Full 6-element structure: shot type, environment, character, action, camera movement, audio. Length ~150 words for a 10-second video, lens language (50mm, f/2.8), chronological progression from start to finish.
Example 2
Before
foggy street scene
After
Medium low-angle tracking shot at pre-dawn blue hour. A narrow cobblestone alley in a European old town, dense morning fog drifts at ankle level, wet cobblestones reflecting muted blue light from antique street lamps, brick walls covered in ivy, deep shadows between buildings. A man in his forties wearing a long charcoal wool coat and grey fedora walks deliberately away from the camera into the fog, hands in pockets. Camera dollies forward at the same pace as the subject, maintaining constant distance for the first 5 seconds, then gradually slows as he disappears into the fog. 35mm lens at f/2.0, anamorphic flares from street lamps, film grain texture. Ambient sound of distant church bells and faint footsteps on wet stone, a low cello drone gradually builds tension throughout the clip.

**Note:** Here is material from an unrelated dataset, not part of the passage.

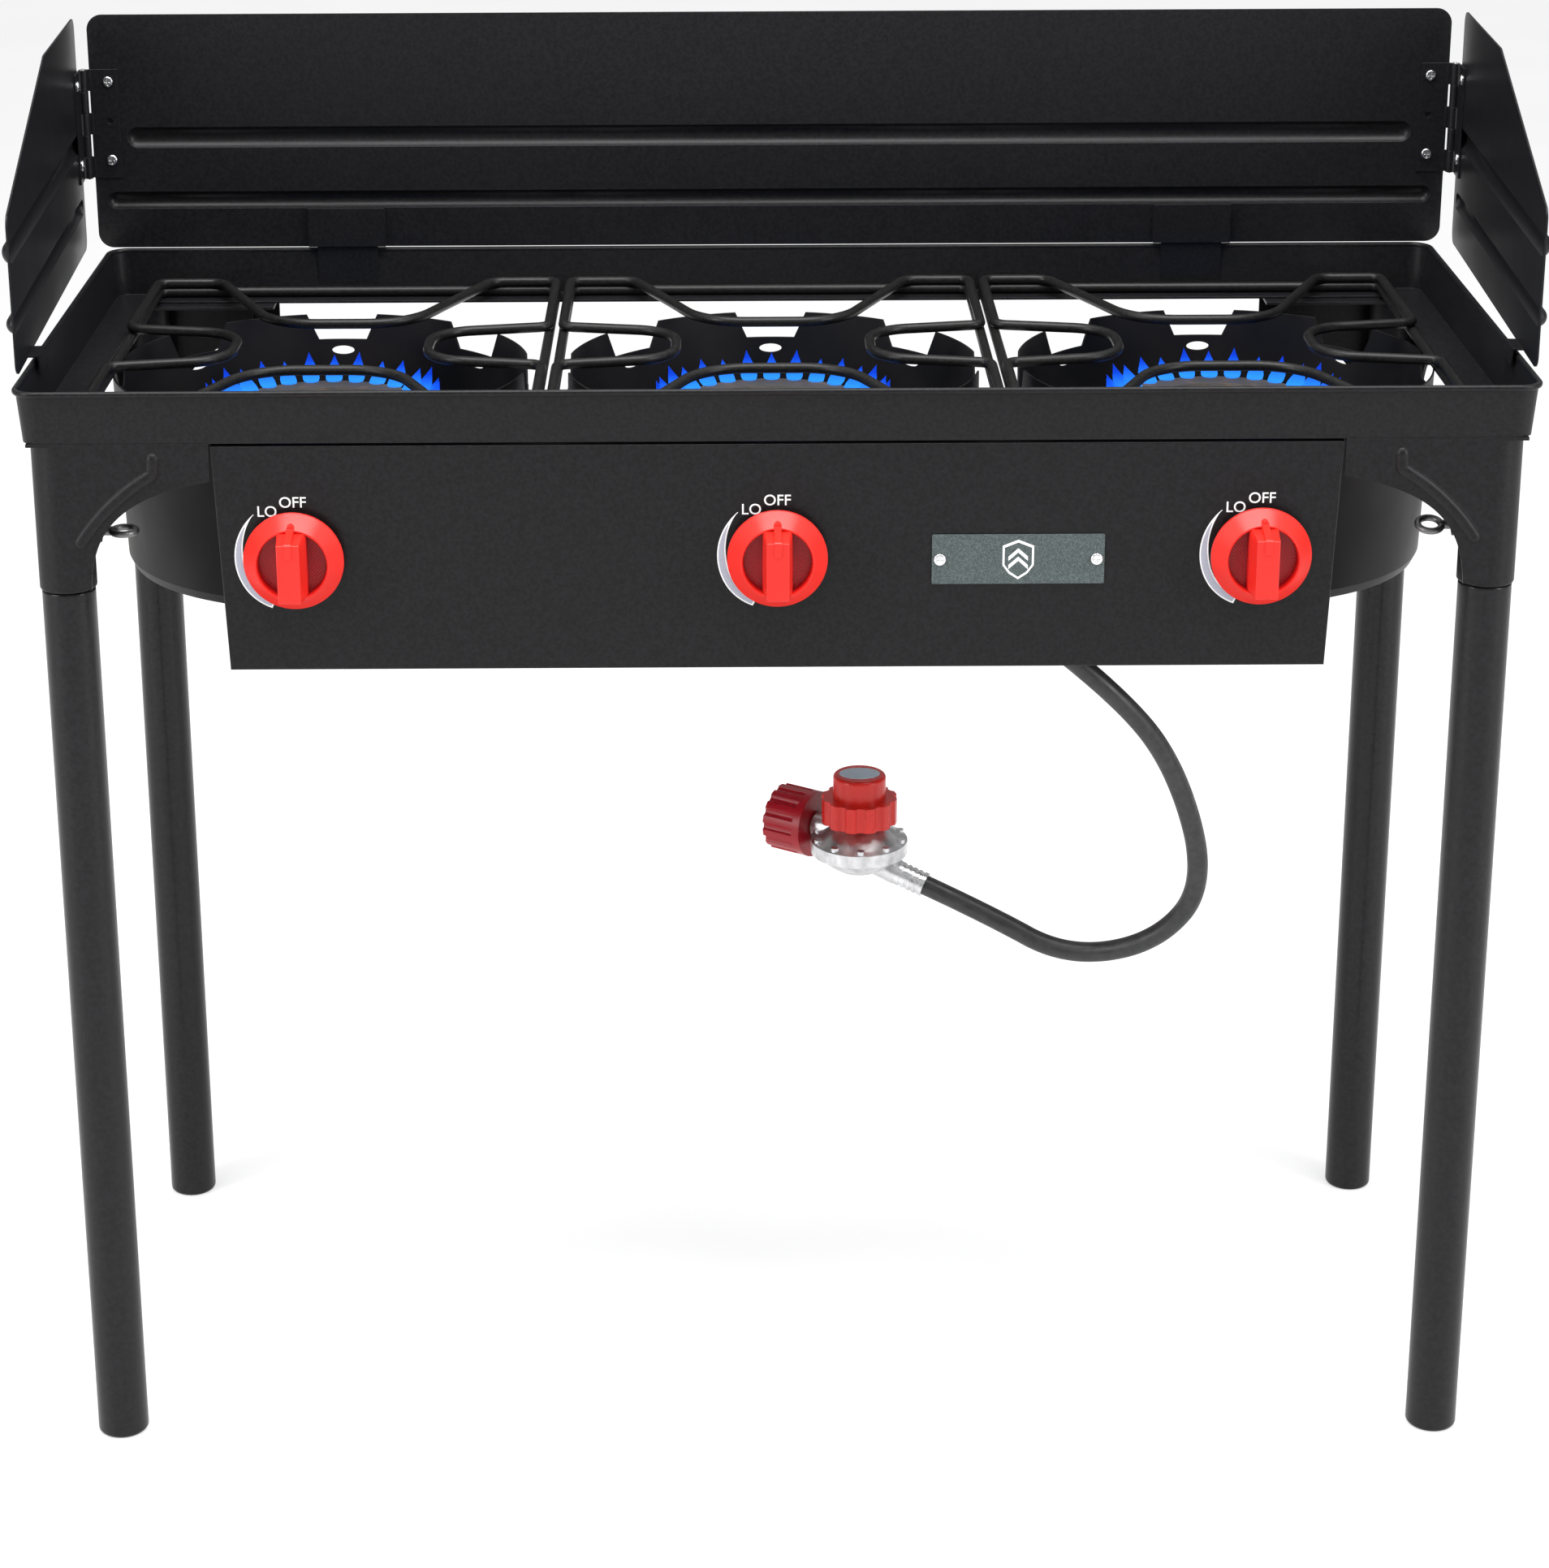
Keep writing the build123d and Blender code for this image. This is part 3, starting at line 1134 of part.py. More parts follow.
def leaf_holes(leaf, points, direction):
    for point in points:
        start = Vector(*point) - Vector(*direction) * 3.0
        end = Vector(*point) + Vector(*direction) * 3.0
        leaf -= cylinder_between((start.X, start.Y, start.Z), (end.X, end.Y, end.Z), SCREW_HOLE)
    return leaf


def hinge_leaf_back(side):
    """Leaf on the front of the back sheet, with its knuckles round the pin."""
    face = SCREEN_FRONT_Y
    inner_x = -PIN_X + LEAF_WIDTH + KNUCKLE_RADIUS
    edge_x = -PIN_X + KNUCKLE_RADIUS + LEAF_EDGE_GAP
    leaf = block((edge_x, inner_x), (face - LEAF_SHEET, face), (HINGE_LOW, HINGE_HIGH))
    for low, high in knuckles(0):
        leaf += cylinder_between((-PIN_X, PIN_Y, low), (-PIN_X, PIN_Y, high), KNUCKLE_RADIUS)
        web_y = face - LEAF_SHEET - LEAF_STEP
        leaf += block((-PIN_X, edge_x + LEAF_SHEET), (web_y, web_y + LEAF_SHEET), (low, high))
    leaf -= cylinder_between((-PIN_X, PIN_Y, HINGE_LOW - 1), (-PIN_X, PIN_Y, HINGE_HIGH + 1), PIN_RADIUS)
    holes = [(-HINGE_SCREW_X, face, z) for z in (*HINGE_SCREW_ZS, sum(HINGE_SCREW_ZS) / 2)]
    leaf = leaf_holes(leaf, holes, (0, 1, 0))
    return leaf if side < 0 else mirror(leaf, about=Plane.YZ)


def hinge_leaf_wing(side):
    """Leaf on the inner face of the wing, with its knuckles round the pin."""
    face = WING_INNER_X
    front_y = PIN_Y - LEAF_WIDTH - KNUCKLE_RADIUS
    edge_y = PIN_Y - KNUCKLE_RADIUS - LEAF_EDGE_GAP
    leaf = block((face, face + LEAF_SHEET), (front_y, edge_y), (HINGE_LOW, HINGE_HIGH))
    for low, high in knuckles(1):
        leaf += cylinder_between((-PIN_X, PIN_Y, low), (-PIN_X, PIN_Y, high), KNUCKLE_RADIUS)
        web_x = face + LEAF_STEP
        leaf += block((web_x, web_x + LEAF_SHEET), (edge_y - LEAF_SHEET, PIN_Y), (low, high))
    pin_hole = PIN_RADIUS + PIN_RUNNING_GAP
    leaf -= cylinder_between((-PIN_X, PIN_Y, HINGE_LOW - 1), (-PIN_X, PIN_Y, HINGE_HIGH + 1), pin_hole)
    holes = [(face, WING_SCREW_Y, z) for z in HINGE_SCREW_ZS]
    return toed_in(leaf_holes(leaf, holes, (1, 0, 0)), side)


def hinge_pins():
    return group(
        cylinder_between(
            (side * PIN_X, PIN_Y, HINGE_LOW - 0.5),
            (side * PIN_X, PIN_Y, HINGE_HIGH + 0.5),
            PIN_RADIUS,
        )
        for side in (-1, 1)
    )


def back_hinge_screws():
    return group(
        pan_screw((side * HINGE_SCREW_X, SCREEN_FRONT_Y - LEAF_SHEET, z), (0, 1, 0), SCREW_SHANK, 5.0)
        for side in (-1, 1)
        for z in HINGE_SCREW_ZS
    )


def wing_hinge_screws(side):
    head_x = WING_INNER_X + LEAF_SHEET
    screws = [pan_screw((head_x, WING_SCREW_Y, z), (-1, 0, 0), SCREW_SHANK, 5.0) for z in HINGE_SCREW_ZS]
    return group(toed_in(screw, side) for screw in screws)


# ---------------------------------------------------------------- build
def corners():
    """Name and mirror flags of the four corners."""
    for end, flip_y in (("front", False), ("rear", True)):
        for side, flip_x in (("left", False), ("right", True)):
            yield f"{end}_{side}", flip_x, flip_y


def main():
    os.makedirs("parts", exist_ok=True)
    write("tray_frame", tray_frame())
    for place, flip_x, flip_y in corners():
        write(f"corner_bracket_{place}", corner_bracket(flip_x, flip_y))
        write(f"leg_{place}", leg(flip_x, flip_y))
        write(f"eye_screw_{place}", eye_screw(flip_x, flip_y))
    write("rear_rail", rear_rail())
    write("control_panel", control_panel())
    write("label_plate", label_plate())
    write("label_screws", label_screws())
    write("cup_arms", cup_arms())
    write("support_bolts", support_bolts())
    write("gas_manifold", gas_manifold())
    write("manifold_plugs", manifold_plugs())
    write("valve_bodies", group(valve_body(x) for x in BURNER_XS))
    write("gas_nozzles", group(gas_nozzle(x) for x in BURNER_XS))
    write("burner_bases", group(burner_base(x) for x in BURNER_XS))
    write("burner_caps", group(burner_cap(x) for x in BURNER_XS))
    for name, x in zip(SIDE_NAMES, BURNER_XS):
        write(f"wind_cup_{name}", wind_cup(x))
        write(f"air_shutter_{name}", air_shutter(x))
        write(f"push_collar_{name}", push_collar(x))
        write(f"valve_stem_{name}", valve_stem(x))
        write(f"control_knob_{name}", control_knob(x))
    for name, step in zip(SIDE_NAMES, (-1, 0, 1)):
        write(f"grate_{name}", grate(step * GRATE_PITCH))
    write("windscreen_back", windscreen_back())
    write("hinge_leaves_back", group(hinge_leaf_back(side) for side in (-1, 1)))
    write("hinge_pins", hinge_pins())
    write("hinge_screws_back", back_hinge_screws())
    for name, side in (("left", -1), ("right", 1)):
        write(f"windscreen_wing_{name}", wing(side))
        write(f"hinge_leaf_wing_{name}", hinge_leaf_wing(side))
        write(f"hinge_screws_wing_{name}", wing_hinge_screws(side))
    write("inlet_fitting", inlet_fitting())
    write("hose_ferrules", hose_ferrules())
    write("gas_hose", gas_hose())
    write("regulator_body", regulator_body())
    write("regulator_knob", regulator_knob())
    write("coupling_nut", coupling_nut())
    write("coupling_nipple", coupling_nipple())


main()
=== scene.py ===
"""Looks for a propane burner stand: powder-coated sheet steel, moulded red knobs, zinc and brass fittings,
a rubber gas hose, printed dial marks and a plain studio. Lengths are metres, in the stove's own frame."""

import bpy
import numpy as np
from bpy.props import FloatProperty, FloatVectorProperty, PointerProperty
from mathutils import Matrix, Vector


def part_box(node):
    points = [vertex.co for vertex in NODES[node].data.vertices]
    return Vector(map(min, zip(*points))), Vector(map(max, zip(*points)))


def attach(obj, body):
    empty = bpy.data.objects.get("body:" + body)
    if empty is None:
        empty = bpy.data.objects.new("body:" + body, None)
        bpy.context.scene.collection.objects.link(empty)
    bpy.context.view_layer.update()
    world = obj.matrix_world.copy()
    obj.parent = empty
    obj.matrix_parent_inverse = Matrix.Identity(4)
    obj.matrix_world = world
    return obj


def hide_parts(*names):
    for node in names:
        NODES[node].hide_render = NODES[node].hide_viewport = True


bl_info = {
    "name": "Burner stand finisher",
    "version": (1, 0, 0),
    "blender": (4, 5, 0),
    "location": "View3D > Sidebar > Burner stand",
    "description": "Finishes a packed propane burner stand and sets up its studio",
    "category": "Object",
}

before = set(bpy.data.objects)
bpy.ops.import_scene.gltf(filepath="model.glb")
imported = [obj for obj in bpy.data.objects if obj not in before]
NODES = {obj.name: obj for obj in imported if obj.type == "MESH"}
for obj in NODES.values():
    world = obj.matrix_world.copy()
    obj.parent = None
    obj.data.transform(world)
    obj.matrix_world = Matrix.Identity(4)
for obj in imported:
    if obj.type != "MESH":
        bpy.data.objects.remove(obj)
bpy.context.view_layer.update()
SIDES = ("left", "centre", "right")
CORNERS = ("front_left", "front_right", "rear_left", "rear_right")
STOVE = "stove_frame"

# Gas hose: the control points of its centreline, from the inlet fitting to the regulator.
HOSE_ROUTE = (
    (0.1720, -0.15475, 0.5795),
    (0.2160, -0.15475, 0.5450),
    (0.2640, -0.13675, 0.4840),
    (0.2930, -0.10875, 0.3840),
    (0.2610, -0.08875, 0.3310),
    (0.2020, -0.06875, 0.3125),
    (0.1500, -0.04675, 0.3350),
    (0.1060, -0.02975, 0.3505),
)

# Control knob: its well, which carries painted shade and a diamond texture, as depths in front of the knob's
# back face.
KNOB_FACE_DEPTH = 0.013
KNOB_FLOOR_DEPTH = 0.0070
KNOB_WELL_RADIUS = 0.0222

# Dial crescent: angles in degrees from the right, anticlockwise; shares of the sweep; widths.
SWEEP_START = 131.0
SWEEP_ANGLE = 114.0
SWEEP_FULL_TO = 0.72
SWEEP_WIDE_FROM = 0.55
SWEEP_RADIUS = 0.0384
SWEEP_DRAW_IN = 0.0012
SWEEP_WIDTH = 0.0060
SWEEP_THINNEST = 0.0004
SWEEP_BORDER = 0.0009
SWEEP_FILL_SPAN = (0.14, 0.985)

# Flames: how many round a burner, where their feet stand, how far their tips lean out, and their width.
FLAME_COUNT = 28
FLAME_FOOT_RADIUS = 0.066
FLAME_LEAN = 0.014
FLAME_RADIUS = 0.0072
FLAME_SINK = 0.004

FLOOR_REACH = 12.0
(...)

Lens/aperture language (35mm, f/2.0), explicit camera path (dolly forward, gradually slows), chronological rhythm with timestamps («for the first 5 seconds», «throughout the clip»), full audio design.
Example 3
Before
watch product shot
After
Macro close-up product shot in studio. A premium stainless-steel automatic watch with sapphire crystal face, exposed mechanical movement visible through the case, dark navy leather strap with white stitching, placed on a black slate surface with soft directional rim lighting from the right. Camera orbits slowly around the watch at the same elevation, completing a quarter turn over the duration of the clip, revealing different angles of the case and dial. Shot on 100mm macro lens at f/4, razor-sharp focus on the mechanical movement, soft falloff into the background. Subtle ambient sound of the mechanical tick-tock of the watch movement clearly audible, distant soft piano in the background. No high-frequency patterns.
4K product scene with a negative guardrail («no high-frequency patterns» against moiré), explicit camera path (orbit, quarter turn), lens language (100mm macro, f/4), audio description to emphasize mechanics.